╔══

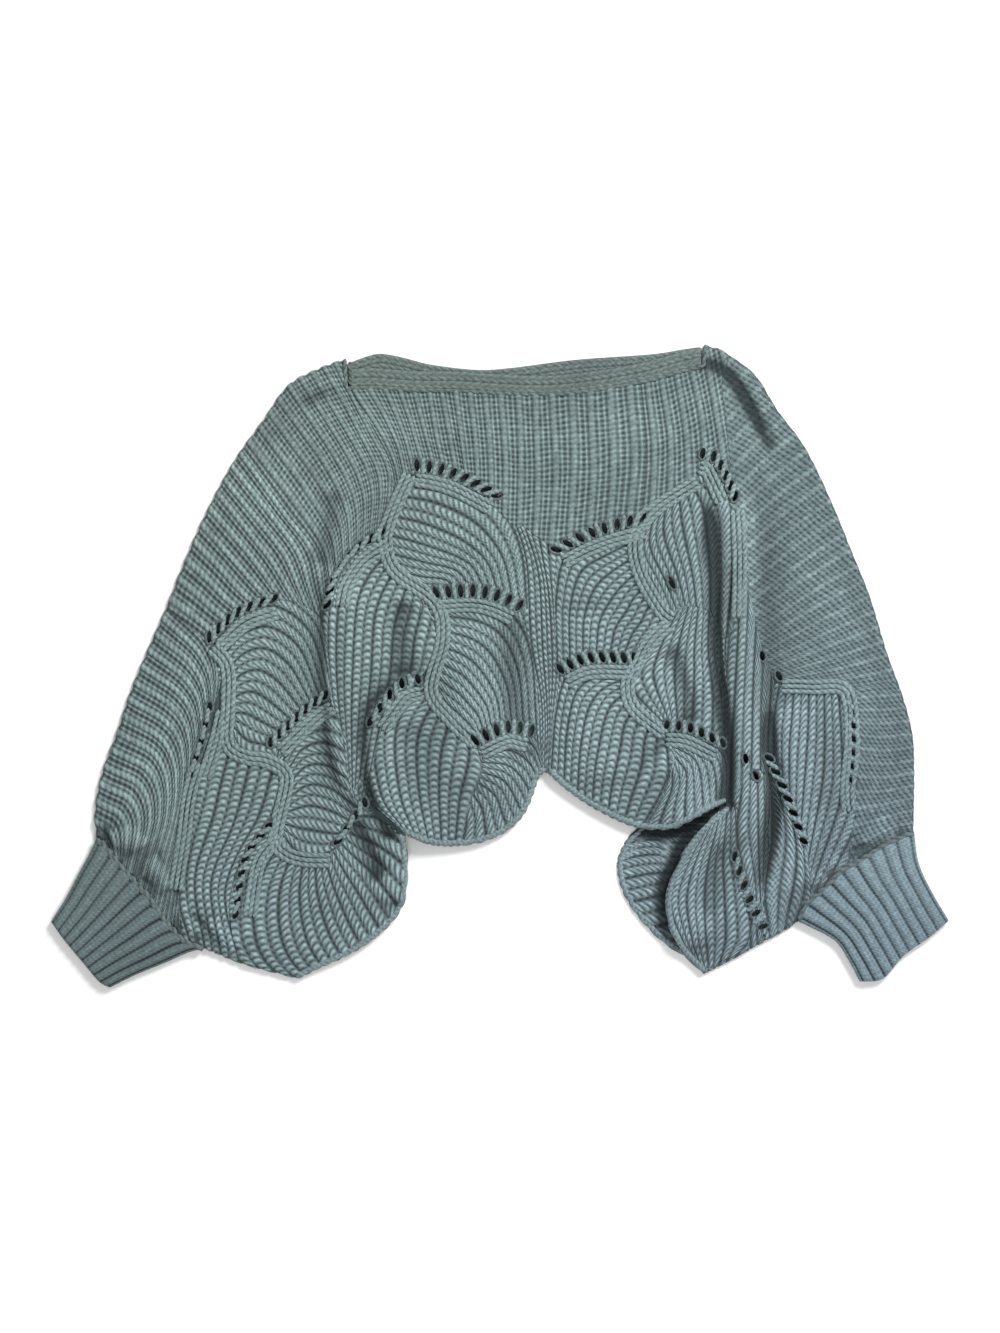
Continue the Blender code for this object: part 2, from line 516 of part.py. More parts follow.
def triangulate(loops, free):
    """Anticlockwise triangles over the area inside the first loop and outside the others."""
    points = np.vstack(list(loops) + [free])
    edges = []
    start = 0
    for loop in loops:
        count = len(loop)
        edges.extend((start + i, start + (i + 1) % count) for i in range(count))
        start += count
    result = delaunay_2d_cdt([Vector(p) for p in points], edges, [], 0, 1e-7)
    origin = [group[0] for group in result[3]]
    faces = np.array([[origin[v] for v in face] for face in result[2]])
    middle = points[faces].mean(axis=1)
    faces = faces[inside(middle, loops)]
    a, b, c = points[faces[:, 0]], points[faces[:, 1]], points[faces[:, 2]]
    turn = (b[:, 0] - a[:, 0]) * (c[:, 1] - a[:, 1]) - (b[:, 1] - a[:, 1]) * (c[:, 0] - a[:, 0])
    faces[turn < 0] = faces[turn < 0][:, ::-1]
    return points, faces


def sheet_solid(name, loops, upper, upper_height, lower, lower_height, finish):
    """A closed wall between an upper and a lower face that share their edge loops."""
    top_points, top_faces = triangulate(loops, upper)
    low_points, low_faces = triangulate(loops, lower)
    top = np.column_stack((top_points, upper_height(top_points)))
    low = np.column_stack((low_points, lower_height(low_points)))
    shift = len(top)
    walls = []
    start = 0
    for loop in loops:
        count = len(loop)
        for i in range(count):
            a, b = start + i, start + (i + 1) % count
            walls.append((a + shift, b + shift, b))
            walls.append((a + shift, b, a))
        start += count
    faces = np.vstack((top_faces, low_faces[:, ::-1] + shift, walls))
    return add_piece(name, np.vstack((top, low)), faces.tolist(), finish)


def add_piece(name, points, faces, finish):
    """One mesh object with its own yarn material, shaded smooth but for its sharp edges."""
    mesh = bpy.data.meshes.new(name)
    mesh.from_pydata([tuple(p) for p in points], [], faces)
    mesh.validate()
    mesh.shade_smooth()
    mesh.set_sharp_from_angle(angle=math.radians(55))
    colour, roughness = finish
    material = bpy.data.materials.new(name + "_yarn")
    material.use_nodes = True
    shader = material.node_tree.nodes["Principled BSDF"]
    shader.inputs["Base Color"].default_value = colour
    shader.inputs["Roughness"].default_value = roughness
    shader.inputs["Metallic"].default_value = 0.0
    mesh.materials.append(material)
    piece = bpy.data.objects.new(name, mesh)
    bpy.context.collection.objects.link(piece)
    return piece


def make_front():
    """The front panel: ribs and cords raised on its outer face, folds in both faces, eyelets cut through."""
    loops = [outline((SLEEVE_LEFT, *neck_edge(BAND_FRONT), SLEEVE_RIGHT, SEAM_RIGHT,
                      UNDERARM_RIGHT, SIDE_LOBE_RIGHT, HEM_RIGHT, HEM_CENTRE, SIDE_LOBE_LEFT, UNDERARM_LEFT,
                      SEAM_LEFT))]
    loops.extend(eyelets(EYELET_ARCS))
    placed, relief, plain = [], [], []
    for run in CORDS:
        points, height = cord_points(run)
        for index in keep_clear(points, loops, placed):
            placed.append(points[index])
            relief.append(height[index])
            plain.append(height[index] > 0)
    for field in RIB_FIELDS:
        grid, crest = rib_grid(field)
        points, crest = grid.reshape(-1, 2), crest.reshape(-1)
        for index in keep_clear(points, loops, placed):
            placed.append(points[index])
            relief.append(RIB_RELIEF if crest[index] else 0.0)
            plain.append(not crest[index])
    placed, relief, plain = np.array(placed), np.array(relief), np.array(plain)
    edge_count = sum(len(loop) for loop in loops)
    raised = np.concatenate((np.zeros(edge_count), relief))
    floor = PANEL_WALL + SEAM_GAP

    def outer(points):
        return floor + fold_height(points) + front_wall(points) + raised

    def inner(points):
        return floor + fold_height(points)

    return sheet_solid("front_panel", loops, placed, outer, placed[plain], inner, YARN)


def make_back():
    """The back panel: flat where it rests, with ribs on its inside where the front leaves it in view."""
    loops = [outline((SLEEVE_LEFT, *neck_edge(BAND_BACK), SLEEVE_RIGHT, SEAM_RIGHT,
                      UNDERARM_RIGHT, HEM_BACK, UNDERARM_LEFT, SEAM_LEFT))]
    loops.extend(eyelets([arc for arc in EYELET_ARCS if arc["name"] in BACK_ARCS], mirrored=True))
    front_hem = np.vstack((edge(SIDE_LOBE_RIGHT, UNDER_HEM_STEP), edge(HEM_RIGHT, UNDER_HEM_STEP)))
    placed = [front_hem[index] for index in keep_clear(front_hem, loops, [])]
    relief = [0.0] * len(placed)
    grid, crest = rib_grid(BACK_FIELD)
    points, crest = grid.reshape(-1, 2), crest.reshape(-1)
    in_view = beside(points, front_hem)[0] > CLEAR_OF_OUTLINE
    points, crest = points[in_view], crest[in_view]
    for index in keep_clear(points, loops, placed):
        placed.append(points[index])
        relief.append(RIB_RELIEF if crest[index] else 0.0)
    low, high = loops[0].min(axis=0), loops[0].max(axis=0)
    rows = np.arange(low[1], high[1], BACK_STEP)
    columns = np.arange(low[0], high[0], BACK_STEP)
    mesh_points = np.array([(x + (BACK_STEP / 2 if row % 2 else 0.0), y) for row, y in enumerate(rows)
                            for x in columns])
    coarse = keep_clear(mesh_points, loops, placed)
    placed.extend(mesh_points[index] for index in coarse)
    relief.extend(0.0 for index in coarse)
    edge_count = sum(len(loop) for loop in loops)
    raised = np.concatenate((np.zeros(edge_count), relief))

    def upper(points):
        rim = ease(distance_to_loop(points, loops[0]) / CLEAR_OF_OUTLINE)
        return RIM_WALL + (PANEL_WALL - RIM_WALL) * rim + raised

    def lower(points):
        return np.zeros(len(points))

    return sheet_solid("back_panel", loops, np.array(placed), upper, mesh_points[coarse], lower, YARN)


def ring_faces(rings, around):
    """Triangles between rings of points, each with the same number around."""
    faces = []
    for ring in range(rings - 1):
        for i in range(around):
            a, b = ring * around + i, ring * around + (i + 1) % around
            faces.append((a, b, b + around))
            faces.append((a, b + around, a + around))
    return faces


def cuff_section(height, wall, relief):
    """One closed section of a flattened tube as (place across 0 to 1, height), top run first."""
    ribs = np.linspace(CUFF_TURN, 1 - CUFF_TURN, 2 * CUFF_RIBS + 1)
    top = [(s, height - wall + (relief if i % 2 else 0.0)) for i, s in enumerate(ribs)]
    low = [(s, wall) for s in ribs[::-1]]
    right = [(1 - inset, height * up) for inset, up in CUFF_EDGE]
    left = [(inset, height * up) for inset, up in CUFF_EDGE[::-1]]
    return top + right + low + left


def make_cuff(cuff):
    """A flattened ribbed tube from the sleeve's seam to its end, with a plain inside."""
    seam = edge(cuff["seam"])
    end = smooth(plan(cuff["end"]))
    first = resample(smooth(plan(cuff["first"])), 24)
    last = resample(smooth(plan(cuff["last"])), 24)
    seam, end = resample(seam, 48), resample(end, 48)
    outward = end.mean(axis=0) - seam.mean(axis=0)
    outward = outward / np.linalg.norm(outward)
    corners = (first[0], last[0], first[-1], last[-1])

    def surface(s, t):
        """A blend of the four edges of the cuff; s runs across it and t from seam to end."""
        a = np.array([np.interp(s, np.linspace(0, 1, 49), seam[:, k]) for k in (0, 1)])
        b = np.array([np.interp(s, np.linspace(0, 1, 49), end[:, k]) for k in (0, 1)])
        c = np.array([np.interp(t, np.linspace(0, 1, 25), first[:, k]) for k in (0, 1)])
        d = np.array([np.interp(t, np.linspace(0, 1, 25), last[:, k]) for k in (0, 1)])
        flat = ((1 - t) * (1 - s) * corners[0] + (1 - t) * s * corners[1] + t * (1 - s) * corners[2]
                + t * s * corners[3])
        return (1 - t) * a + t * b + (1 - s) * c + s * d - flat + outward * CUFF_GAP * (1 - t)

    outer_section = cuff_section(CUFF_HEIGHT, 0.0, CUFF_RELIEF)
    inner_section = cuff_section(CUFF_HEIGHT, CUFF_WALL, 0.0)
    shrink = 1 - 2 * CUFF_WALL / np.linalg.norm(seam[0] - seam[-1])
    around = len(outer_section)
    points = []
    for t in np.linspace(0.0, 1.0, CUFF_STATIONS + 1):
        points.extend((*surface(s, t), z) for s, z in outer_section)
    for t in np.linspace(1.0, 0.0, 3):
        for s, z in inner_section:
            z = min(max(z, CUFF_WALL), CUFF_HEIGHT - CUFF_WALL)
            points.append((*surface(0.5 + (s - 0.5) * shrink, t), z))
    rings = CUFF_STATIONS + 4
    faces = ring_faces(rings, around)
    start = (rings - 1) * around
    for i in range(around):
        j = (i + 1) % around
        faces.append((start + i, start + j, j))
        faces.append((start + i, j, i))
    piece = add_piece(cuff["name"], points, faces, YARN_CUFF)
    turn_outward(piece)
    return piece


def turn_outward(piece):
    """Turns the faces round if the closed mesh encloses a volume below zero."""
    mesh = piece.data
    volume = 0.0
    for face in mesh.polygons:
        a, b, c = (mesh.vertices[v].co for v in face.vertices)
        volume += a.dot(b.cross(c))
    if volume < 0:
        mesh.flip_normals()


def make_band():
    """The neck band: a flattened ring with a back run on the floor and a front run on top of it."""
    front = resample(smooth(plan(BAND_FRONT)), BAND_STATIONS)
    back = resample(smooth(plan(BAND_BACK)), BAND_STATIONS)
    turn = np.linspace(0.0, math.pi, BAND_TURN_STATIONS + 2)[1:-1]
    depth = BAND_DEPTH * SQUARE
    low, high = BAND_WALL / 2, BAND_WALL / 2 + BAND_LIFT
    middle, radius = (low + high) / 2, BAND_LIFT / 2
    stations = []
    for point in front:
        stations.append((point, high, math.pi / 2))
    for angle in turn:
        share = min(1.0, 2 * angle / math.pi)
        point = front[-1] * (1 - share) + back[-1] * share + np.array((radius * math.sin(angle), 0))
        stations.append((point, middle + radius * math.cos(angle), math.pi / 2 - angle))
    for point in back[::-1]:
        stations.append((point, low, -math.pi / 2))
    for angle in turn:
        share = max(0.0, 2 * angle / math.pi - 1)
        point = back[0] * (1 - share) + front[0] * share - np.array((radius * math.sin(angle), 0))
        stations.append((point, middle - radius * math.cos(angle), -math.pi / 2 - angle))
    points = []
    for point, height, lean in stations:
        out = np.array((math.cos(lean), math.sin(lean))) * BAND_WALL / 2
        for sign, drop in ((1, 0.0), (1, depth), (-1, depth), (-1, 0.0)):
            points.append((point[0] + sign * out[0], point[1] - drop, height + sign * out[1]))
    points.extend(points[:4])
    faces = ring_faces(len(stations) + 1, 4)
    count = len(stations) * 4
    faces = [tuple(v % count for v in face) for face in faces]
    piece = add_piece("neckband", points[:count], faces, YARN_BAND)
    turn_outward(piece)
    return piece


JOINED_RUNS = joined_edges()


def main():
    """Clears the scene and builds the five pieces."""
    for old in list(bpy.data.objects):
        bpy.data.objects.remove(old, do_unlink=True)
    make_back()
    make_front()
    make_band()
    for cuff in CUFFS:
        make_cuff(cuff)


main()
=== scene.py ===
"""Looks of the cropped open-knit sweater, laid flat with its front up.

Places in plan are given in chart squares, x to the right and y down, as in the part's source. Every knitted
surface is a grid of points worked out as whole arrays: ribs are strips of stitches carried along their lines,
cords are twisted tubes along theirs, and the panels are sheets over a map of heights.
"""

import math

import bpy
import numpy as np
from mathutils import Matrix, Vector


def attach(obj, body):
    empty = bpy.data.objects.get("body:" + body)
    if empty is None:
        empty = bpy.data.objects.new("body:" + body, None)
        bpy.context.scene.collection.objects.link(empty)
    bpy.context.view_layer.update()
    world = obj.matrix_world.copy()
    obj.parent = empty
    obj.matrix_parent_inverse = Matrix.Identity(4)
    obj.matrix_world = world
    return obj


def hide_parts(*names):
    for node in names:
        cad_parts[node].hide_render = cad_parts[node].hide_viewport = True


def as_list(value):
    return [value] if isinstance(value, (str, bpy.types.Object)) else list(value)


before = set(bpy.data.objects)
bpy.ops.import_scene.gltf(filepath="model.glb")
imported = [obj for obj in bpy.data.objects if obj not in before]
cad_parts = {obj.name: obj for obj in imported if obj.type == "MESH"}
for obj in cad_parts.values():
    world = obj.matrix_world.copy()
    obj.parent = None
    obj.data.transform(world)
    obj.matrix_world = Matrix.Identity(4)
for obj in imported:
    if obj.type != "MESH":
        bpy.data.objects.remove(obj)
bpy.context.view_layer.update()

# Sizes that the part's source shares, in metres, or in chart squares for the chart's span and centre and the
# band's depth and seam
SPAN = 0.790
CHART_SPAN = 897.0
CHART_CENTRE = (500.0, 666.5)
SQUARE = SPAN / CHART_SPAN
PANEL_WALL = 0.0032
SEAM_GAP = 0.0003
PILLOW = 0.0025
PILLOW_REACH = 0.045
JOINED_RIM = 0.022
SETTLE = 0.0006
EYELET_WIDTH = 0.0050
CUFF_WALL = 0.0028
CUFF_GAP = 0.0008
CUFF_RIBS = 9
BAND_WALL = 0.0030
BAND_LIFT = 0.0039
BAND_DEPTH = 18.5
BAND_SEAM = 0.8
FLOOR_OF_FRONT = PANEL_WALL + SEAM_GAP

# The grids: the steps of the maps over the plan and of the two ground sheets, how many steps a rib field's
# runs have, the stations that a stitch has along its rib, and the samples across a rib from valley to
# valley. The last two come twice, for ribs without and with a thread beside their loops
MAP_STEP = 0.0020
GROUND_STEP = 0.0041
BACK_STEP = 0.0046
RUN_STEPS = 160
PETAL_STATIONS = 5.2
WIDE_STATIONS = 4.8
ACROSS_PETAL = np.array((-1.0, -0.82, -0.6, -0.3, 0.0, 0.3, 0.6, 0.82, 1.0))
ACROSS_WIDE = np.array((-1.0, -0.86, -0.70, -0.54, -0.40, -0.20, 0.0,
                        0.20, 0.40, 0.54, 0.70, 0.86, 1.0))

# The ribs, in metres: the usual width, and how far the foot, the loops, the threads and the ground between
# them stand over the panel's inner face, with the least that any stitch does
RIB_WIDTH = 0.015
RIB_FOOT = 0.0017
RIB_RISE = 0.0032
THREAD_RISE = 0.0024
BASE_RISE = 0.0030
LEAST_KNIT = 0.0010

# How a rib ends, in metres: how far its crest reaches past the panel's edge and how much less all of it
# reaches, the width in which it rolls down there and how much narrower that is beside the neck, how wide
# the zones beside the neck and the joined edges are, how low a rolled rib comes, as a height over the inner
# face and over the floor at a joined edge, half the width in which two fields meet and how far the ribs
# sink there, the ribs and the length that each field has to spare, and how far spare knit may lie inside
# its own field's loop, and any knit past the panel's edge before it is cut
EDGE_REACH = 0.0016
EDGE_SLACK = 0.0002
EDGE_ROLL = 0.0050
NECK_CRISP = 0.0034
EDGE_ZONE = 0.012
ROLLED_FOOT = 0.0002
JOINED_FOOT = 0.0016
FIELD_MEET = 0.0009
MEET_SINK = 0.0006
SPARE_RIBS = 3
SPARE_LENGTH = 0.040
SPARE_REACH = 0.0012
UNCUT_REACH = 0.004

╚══

## AIM OF THE TASK
Retype, exactly and in full, the lines above from the one containing "JOINED_RUNS = joined_edges()" through the one containing "return [value] if".

## WRITTEN ANSWER
JOINED_RUNS = joined_edges()


def main():
    """Clears the scene and builds the five pieces."""
    for old in list(bpy.data.objects):
        bpy.data.objects.remove(old, do_unlink=True)
    make_back()
    make_front()
    make_band()
    for cuff in CUFFS:
        make_cuff(cuff)


main()
=== scene.py ===
"""Looks of the cropped open-knit sweater, laid flat with its front up.

Places in plan are given in chart squares, x to the right and y down, as in the part's source. Every knitted
surface is a grid of points worked out as whole arrays: ribs are strips of stitches carried along their lines,
cords are twisted tubes along theirs, and the panels are sheets over a map of heights.
"""

import math

import bpy
import numpy as np
from mathutils import Matrix, Vector


def attach(obj, body):
    empty = bpy.data.objects.get("body:" + body)
    if empty is None:
        empty = bpy.data.objects.new("body:" + body, None)
        bpy.context.scene.collection.objects.link(empty)
    bpy.context.view_layer.update()
    world = obj.matrix_world.copy()
    obj.parent = empty
    obj.matrix_parent_inverse = Matrix.Identity(4)
    obj.matrix_world = world
    return obj


def hide_parts(*names):
    for node in names:
        cad_parts[node].hide_render = cad_parts[node].hide_viewport = True


def as_list(value):
    return [value] if isinstance(value, (str, bpy.types.Object)) else list(value)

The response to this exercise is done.